During the internship, my task was to develop a new data source component for the 52N Sensor Observation Service (SOS) within the context of the European Project GEOWOW. The idea was to use a file system of NetCDF files as a data source instead of a database. Hence the necessary information provided to the SOS is not stored inside a database like PostGIS anymore, but in the NetCDF files itself. In the following paragraphs I will try to briefly explain the background of NetCDF and the steps of the development process.
NetCDF (Network Common Data Form) represents a variety of software libraries and data formats to create, access and share array-oriented scientific data. It was developed by Unidata, a community of research and education institutions. The main goal of the NetCDF format is to store scientific data, such as meteorological phenomena like temperature or precipitation, in a self-describing array-oriented way. So a NetCDF file contains both the data itself and enough metadata to offer sufficient information about the characteristics of that data. The actual data is stored in multidimensional arrays, while the metadata is provided via these variables’ attributes. To ensure interoperability, providers and users must agree on certain variables and attributes, otherwise each company might use different attributes and variables for the same information. The job was done with the CF-Convention (Climate and Forecast Convention). Both the NetCDF format and the CF-Convention have been adopted as OGC standards. For further details, please consider the websites about NetCDF and the CF-Convention.
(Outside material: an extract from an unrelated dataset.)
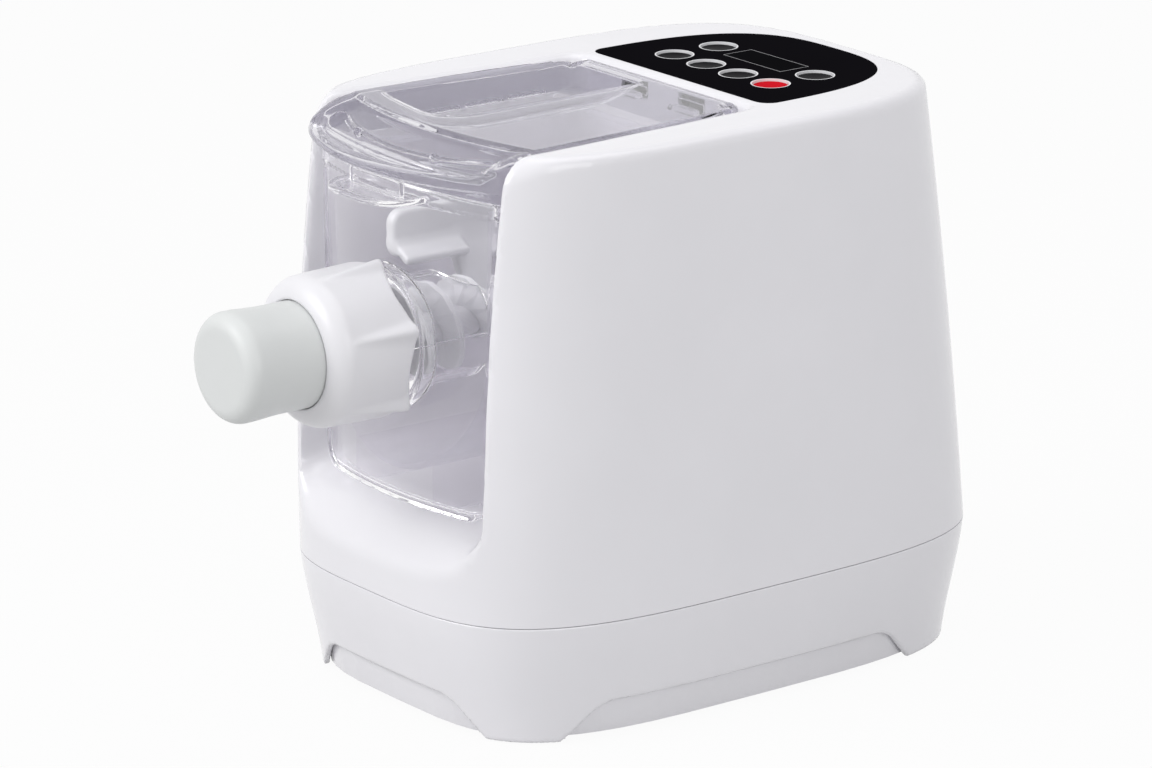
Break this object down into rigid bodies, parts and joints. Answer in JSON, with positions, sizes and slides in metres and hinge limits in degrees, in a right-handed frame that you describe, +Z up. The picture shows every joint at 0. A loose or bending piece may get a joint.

Following the CF-Convention, a NetCDF file can be one of three feature types:
• Point Dataset: Allows storage of unconnected point collections; e.g. can be used for time series of stationary data or trajectories.
• Grid Dataset: Allows storage of data in a regular grid. Such gridded Datasets are also the most common feature type.
• Radial Dataset: Allows storage of data using polar coordinates.
For the time of the internship I managed to support gridded Datasets as an SOS data source. You might ask yourself why I chose gridded Datasets instead of Point Datasets. A Point Dataset would actually match the concept of sensors in a much better way, because you can define stations that ‘observe’ certain phenomena. However, gridded Datasets are more common and we were provided with plenty of test data as gridded Datasets.
The following figure shows an exemplary visualization of a grid dataset using the free tool Panoply.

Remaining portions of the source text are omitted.